Masters of Health Magazine November 2023 | Page 14

Question: You had great success with your previous books but Disconnect didn’t have that same pickup. Why do you think that is?

Devra Davis: This is a tough issue. All of us now are dependent on this technology for our daily lives. There are people who would rather leave their house without their underwear than their phones. Oh, and more people do not even have a landline although they are safer and more secure. But it has become a part of life, and the addictive property  of the technology, it's physiologically addicting because it gives you a dopamine hit, the same thing as drugs, sex, rock and roll, cocaine. You get the satisfaction in the brain and I think that the addiction is quite powerful and very, very difficult for people to overcome. At the same time, I'm not at all unaware that there are great values of this technology, but it has to be like every technology that's ever existed. We have to make it become a tool for us rather than we becoming a tool for it.

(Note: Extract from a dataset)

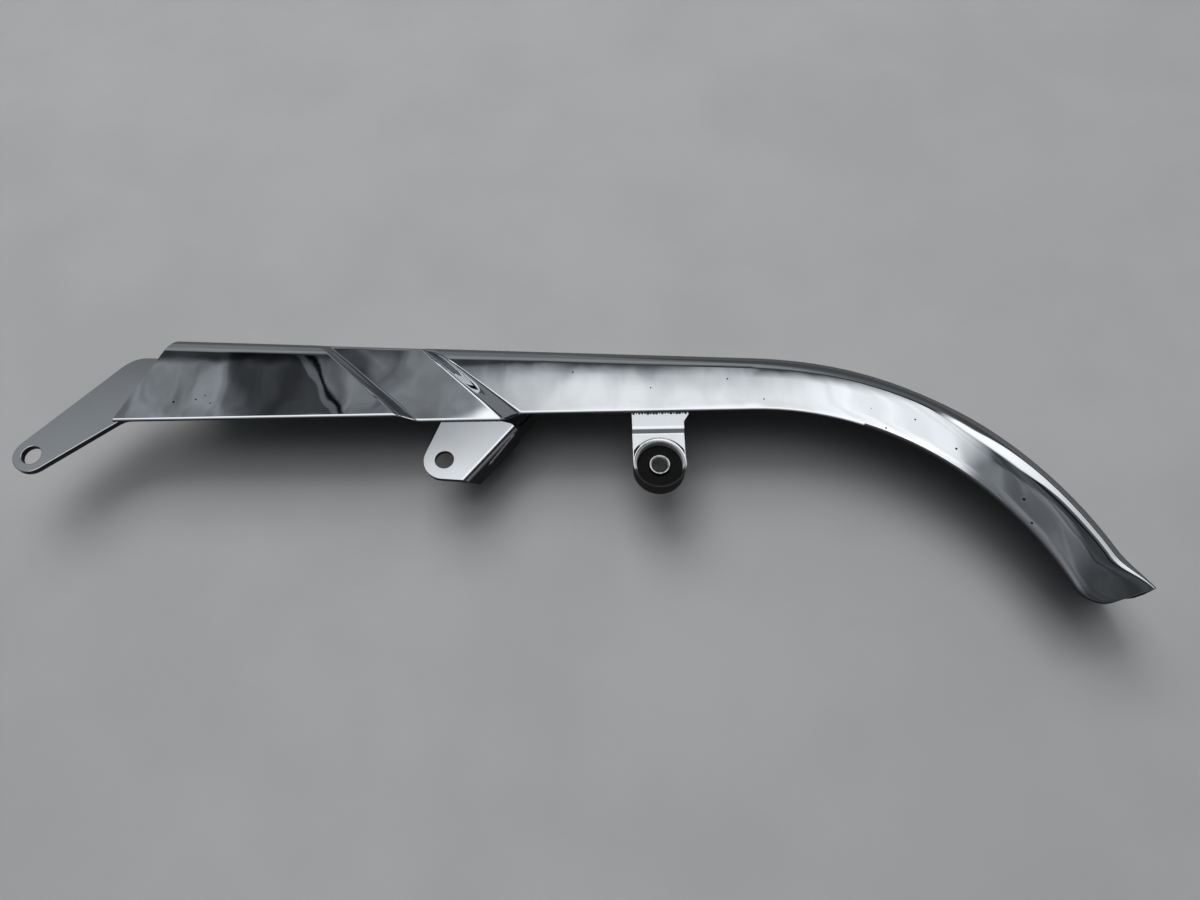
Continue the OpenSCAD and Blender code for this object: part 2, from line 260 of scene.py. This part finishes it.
# %% The pressed sheet
CURVE_X = 327 * MM
TAIL_CENTRE_Y = -120.1 * MM
BARE_AND_SHADED_EDGE_PAST = math.sin(math.radians(22))
INSIDE_BELOW = -0.2
WALL_FACES, BARE_AND_SHADED_EDGE_FACES = -0.8, -0.1
QUADS_WITHIN = {"face_threshold": math.radians(60), "shape_threshold": math.radians(180)}

shell = copy_of("guard_shell", "pressed_guard")
edit_all(shell, bpy.ops.mesh.tris_convert_to_quads, **QUADS_WITHIN)
deburr(shell, 0.35 * MM, angle=50, segments=2)


def sheet_bare_and_shaded(face):
    """The inside and the sheared wall of the sheet."""
    from_tail = (max(face.center.x - CURVE_X, 0), face.center.y - TAIL_CENTRE_Y, 0)
    outward = Vector(from_tail).normalized()
    inward_from = BARE_AND_SHADED_EDGE_FACES if outward.x > BARE_AND_SHADED_EDGE_PAST else WALL_FACES
    inside = face.normal.z < INSIDE_BELOW
    return 1.0 if inside or face.normal.dot(outward) < inward_from else 0.0


mark_bare_and_shaded(shell, sheet_bare_and_shaded)
print("Sheet finished:", len(shell.data.polygons), "faces")

# %% [markdown]
# The arm, the middle bracket and the rear tab are cut from thicker plate. Their outlines and holes
# come from the CAD; deburring rounds the cut edges, which catch thin lines of light in the
# picture. The sheared walls and undersides stay bare, and the finish paints them dark, partly as
# painted shade.

# %% The plate brackets
PLATE_WALL_BELOW = 0.3

arm = copy_of("front_arm", "front_arm_plate")
middle = copy_of("mid_bracket", "middle_bolt_bracket")
rear = copy_of("rear_bracket", "rear_bush_bracket")
for bracket in (arm, middle, rear):
    join_flat(bracket)


def plate_bare_and_shaded(face):
    """Sheared walls and the underside of a plate."""
    return 1.0 if face.normal.z < PLATE_WALL_BELOW else 0.0


print("Brackets copied:", arm.name, middle.name, rear.name)

# %% [markdown]
# The middle bracket's side flange ends in a slanted cut, a little higher than a square end would.
# A boolean with a prism makes it: the cut's outline is drawn in the upright plane along the bend,
# and the prism reaches through the flange from there.

# %% The slanted end of the middle bracket's flange
BEND_FOOT = Vector((196.2, -13.8, -7.35)) * MM
BEND_LINE = Vector((math.cos(math.radians(50)), math.sin(math.radians(50)), 0))
END_CUT = [Vector(point) * MM for point in ((0, 0), (7, -15), (7, -20), (-20, -20), (-20, 0))]
CUT_REACH = 6 * MM


def trim(piece, outline, corner, along, reach):
    """Cuts away a prism: the outline lies in the upright plane through the corner."""
    across = along.cross(Vector((0, 0, 1)))
    count = len(outline)
    drawn = [corner + along * s + Vector((0, 0, z)) for s, z in outline]
    points = [point + across * side for side in (-reach, reach) for point in drawn]
    sides = [(i, (i + 1) % count, (i + 1) % count + count, i + count) for i in range(count)]
    caps = [tuple(reversed(range(count))), tuple(range(count, 2 * count))]
    cutter_mesh = bpy.data.meshes.new("cutter")
    cutter_mesh.from_pydata(points, [], sides + caps)
    cutter = bpy.data.objects.new("cutter", cutter_mesh)
    scene.collection.objects.link(cutter)
    edit_all(cutter, bpy.ops.mesh.normals_make_consistent, inside=False)
    cut = piece.modifiers.new("slanted end", "BOOLEAN")
    cut.object = cutter
    cut.solver = "EXACT"
    apply_all(piece)
    bpy.data.objects.remove(cutter)
    print(piece.name, "trimmed to", len(piece.data.polygons), "faces")


trim(middle, END_CUT, BEND_FOOT, BEND_LINE, CUT_REACH)

# %% [markdown]
# The eye was drawn up out of its tab, so its mouth is rounder than any cut edge. Only the upper
# edge of the bore gets that radius: its edges are given full bevel weight, and a bevel limited by
# weight leaves the others alone. The bore's wall was chromed with the rest, so it isn't marked
# bare and shaded, and it isn't painted dark.

# %% The eye's rounded mouth
EYE = Vector((282.7, -9.4)) * MM
EYE_BORE_R = 10.35 * MM
LIP_ROUND = 1.4 * MM
CLOSE = 0.05 * MM


def weigh_lip(piece):
    """Gives full bevel weight to the upper edge of the eye's bore."""
    mesh = piece.data
    places = [vertex.co for vertex in mesh.vertices]
    top = max(place.z for place in places if (place.xy - EYE).length < EYE_BORE_R * 1.01)
    weights = mesh.attributes.new("bevel_weight_edge", "FLOAT", "EDGE")
    for edge in mesh.edges:
        ends = [mesh.vertices[index].co for index in edge.vertices]
        on_bore = all(abs((end.xy - EYE).length - EYE_BORE_R) < CLOSE for end in ends)
        on_top = all(abs(end.z - top) < CLOSE for end in ends)
        weights.data[edge.index].value = 1.0 if on_bore and on_top else 0.0
    print("Lip edges:", sum(weight.value > 0.5 for weight in weights.data))


def eye_bare_and_shaded(face):
    """As plate_bare_and_shaded, but the bore's wall is bright."""
    from_eye = (face.center.xy - EYE).length
    return 0.0 if from_eye < EYE_BORE_R + 0.1 * MM else plate_bare_and_shaded(face)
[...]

This is really a book for grandparents because it seems that grandparents are starting to wonder why can't they get their grandkids to talk to them, which has always been a problem, but now they have a third party in the room and that's the iPad or the phone or the video game or whatever it is that these young children are so preoccupied with that they can't look up and make eye contact or have a conversation.

Question: It seems that that's less a problem of cellular radiation than it is the dopamine effect.

Devra Davis: I think that's true, but it's the cellular radiation as well as the psycho-sociological  addiction that this has created. They're both relevant. And we're hoping that this time around more and more people will be open to this important, and now, I think, undeniable fact that we've got to take a step back if we want to reclaim human aspects of relationships, which we are losing to the technology.

Question: Why did you start Environmental Health Trust?

Devra Davis: Originally, I started it to help the work of the University of Pittsburgh Cancer Institute Center for Environmental Oncology as a way to get information out to the public. Then, when I left that post, It was obvious to me that there was a clear and pressing need for practical advice to be provided to the public about how to identify and avoid environmental health hazards.

Question: So it didn't really have anything to do with cell phone radiation, in particular?

Devra Davis: I think that was one of the top issues that we were working on at the time, as well as hazardous cleaning products and household materials and cosmetics and things that people use every day without realizing that they were exposing themselves unnecessarily to things that would increase their risk of chronic disease years later.

Question: But it seems like EHT is moving toward cell phone radiation exclusively. Is that true?

Devra Davis: No. We have concentrated on wireless radiation because we think it's one of the biggest unrecognized and underappreciated public health threats the world faces today. But the work that we've done in the past on air pollution and endocrine disruptors and other environmental hazards remains of interest as well.

Question: So what improvements, if any, as far as cell phone radiation goes have occurred since Disconnect was published?

Devra Davis: I'm not sure you can call it an improvement but when Disconnect was first written, there were very thin pages of 6-point font type. Pamphlets that included information about the distances that phones were tested from the body up to an inch off the body. And once the book was published, the industry decided that they would put that

information buried inside operating systems, where it is now in all of the devices. You no longer have those pieces of paper to throw away when you open up your phone box. In addition, I think there is a growing appreciation on the part of some in the industry that they need to use the software and hardware fixes that are available to reduce radiation whenever possible. But the pushback has come from the lawyers because of course, eventually there will be billions of dollars paid to the people who have been harmed by cell phone radiation. But that's going to take decades to slog it out through the courts and again the industry is well fortified with attorneys to protect them.

Question: What does the future look like, in your mind, if things remain as they are?

Devra Davis: First of all, things are not going to remain as they are. I'm sure within the industry, there is a very lively debate taking place, and we know this because people have told me that that is the case. And because of people like Frank Clegg, who is a member of our board now, and former president of Microsoft Canada, who assures me that they have quite the capacity to make improvements that are needed. We are where we were with cars in the 1960s. We know we need the equivalent of airbags and seat belts on phones; that there are safer ways to design phones and routers so that they automatically go to sleep except when they're needed so they're not on 24/7. So that when they feel that they're in your pocket, which they can sense, that they go to sleep, that they wake up when needed and that those very simple changes in software can radically reduce the amount of exposures that we're all getting.